World Archaeology Gallery1

This research cluster focuses on the materiality of signs and the semiotics of matter. It asks how we materialise, share and transform knowledge, meaning and symbols through media, understood in the widest sense - from books, radio and film, through social media and other virtual modes of engagement, to material items of mediation such as valuables, houses or bodies. Media practices shape social and cultural life, mark out spaces of memory and forgetting, contribute to assembling and disassembling publics of various kinds. Research undertaken under this cluster also focuses on the role of more-than-human actors - objects, animals, plants, landscapes - in the mediation of knowledge, memory and affective states. This cluster offers a space for interrogating cultures of expertise, including anthropological expertise, attending to knowledge-making itself as a material process, where methodology and theory meet affect, ethics and politics in complex and ever-changing ways.

 

Research undertaken under this cluster includes work on:

- mass media, photographic and film practices, notably through the Visual Anthropology Lab

- archives, historic collections, and memory

- changing understandings of publics in relation to technological change (from printing revolutions in non-european settings, to the reinvention of community, freedom and personhood in online worlds)

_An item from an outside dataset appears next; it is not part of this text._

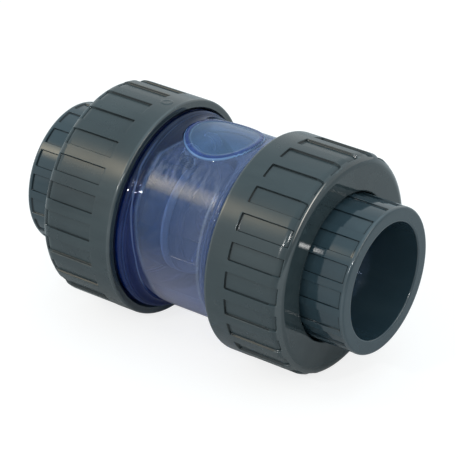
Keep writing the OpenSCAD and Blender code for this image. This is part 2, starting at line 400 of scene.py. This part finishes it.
NUT_FINISH = dict(
    shades=(srgb(49, 61, 65), srgb(39, 50, 54), srgb(60, 71, 74)),
    rough=(0.20, 0.32),
    gloss=[(57.6, 62.0, 0.06), (20.0, 25.2, 0.10)],
    burnished=[(24.0, 25.4), (58.5, 60.2)],
    recess=(NUT_RADIUS - NUT_PANEL_DEPTH, NUT_RADIUS, 33.4, 55.5))
END_FINISH = dict(
    shades=(srgb(46, 63, 71), srgb(39, 56, 64), srgb(53, 69, 76)),
    rough=(0.12, 0.22),
    burnished=[(79.3, 80.3)],
    recess=(END_RADIUS - END_PANEL_DEPTH, END_RADIUS, 55.4, 78.9))
INLET_END_GLOSS = [(52.0, 82.0, 0.15)]
OUTLET_END_GLOSS = [(52.0, 79.0, 0.06), (79.0, 82.0, 0.12)]


# ---------------------------------------------------------------- clear PVC
def clear_pvc(name, tint, haze, haze_amount, density, absorb, seed, rough=0.02, paint=None):
    """Refracting blue-tinted PVC with a milky haze and a volume tint in the thick parts.

    paint(mat, haze, tint, haze_amount, seed) returns a varied haze, tint and amount.
    """
    mat = Material(name)
    waves = mat.noise(scale=26, detail=1, stretch=(0.6, 1, 1), seed=seed)
    normal = mat.bump(waves, strength=0.10, distance=0.0005)
    smear = mat.noise(scale=30, rough=0.6, seed=seed + 4)
    roughness = mat.remap(smear, (0.35, 0.7), to=(rough * 0.7, rough * 1.6))
    cloud = mat.noise(scale=18, rough=0.6, seed=seed + 7)
    cloud = mat.remap(cloud, (0.3, 0.7), to=(0.85, 1.15))
    colour, glass_tint, amount = haze, tint, haze_amount
    if paint:
        colour, glass_tint, amount = paint(mat, haze, tint, haze_amount, seed)
    glass = mat.shader("BsdfGlass", Color=glass_tint, Roughness=roughness, IOR=1.45,
                       Normal=normal)
    milky = mat.shader("BsdfPrincipled", Base_Color=colour, Roughness=mat.add(roughness, 0.03),
                       Normal=normal, IOR=1.5)
    hazed = mat.mix_shader(mat.math("MULTIPLY", cloud, amount, clamp=True), glass, milky)
    # light passes through for shadows, pale with the tint
    is_shadow = mat.node("LightPath").outputs["Is Shadow Ray"]
    pale_tint = tuple(0.55 + 0.45 * channel for channel in tint[:3]) + (1,)
    passing = mat.shader("BsdfTransparent", Color=pale_tint)
    volume = mat.shader("VolumeAbsorption", Color=absorb, Density=density)
    mat.put(mat.output.inputs["Volume"], volume)
    return mat.surface(mat.mix_shader(is_shadow, hazed, passing))


BARREL_TOP, BARREL_BOTTOM = srgb(36, 66, 104), srgb(206, 198, 222)
BARREL_CLOUD, BARREL_DRAG_AND_REFLECTION = srgb(84, 92, 124), srgb(144, 152, 174)
BARREL_REFLECTION, BARREL_PALE = srgb(92, 90, 74), srgb(146, 158, 196)
PAD_DARK, PAD_LIGHT, PAD_LINE = srgb(54, 88, 128), srgb(74, 108, 142), srgb(110, 140, 175)
PAD_RING, PAD_RIM_HIGHLIGHT = srgb(22, 62, 134), srgb(128, 166, 214)
COLLAR_SHADE_TOP, COLLAR_SHADE_SIDE = srgb(2, 20, 52), srgb(0, 30, 94)
COLLAR_LINE, COLLAR_STREAK = srgb(110, 142, 194), srgb(116, 142, 192)
COLLAR_MILK, COLLAR_FILLET_HIGHLIGHT = srgb(78, 94, 128), srgb(172, 184, 206)
COLLAR_HAZE_AMOUNT, COLLAR_TINT = 0.60, (0.02, 0.12, 0.46, 1)
SEAT_HIGHLIGHT = srgb(244, 247, 255)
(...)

- Museums and their collections as sites which mediate questions of diversity and narratives of culture, history and decolonization

- encounters between Indigenous peoples and tourists, filmmakers and the media

- Indigenous writing and print cultures including and beyond the book form

- more-than-human epistemologies, from the ethics of knowing non-human animals to navigating affective landscapes of memory and trauma

- the role of art in the public and transnational representation particularly in the expression of Indigenous, local, national and diasporic identities

- Anthropological methods - devices and forms, silences and erasures in anthropological knowledge-making

- the ethics, material and conceptual infrastructures of expert knowledge

- the materialisation of memory, and perception of futures, through landscapes: from environmental histories to post-conflict ecologies

- ways in which people understand the self: narrative, imaginative, visual, etc.

- materialization of ideas, the ways in which people make their ideas manifest in art, stories, infrastructures.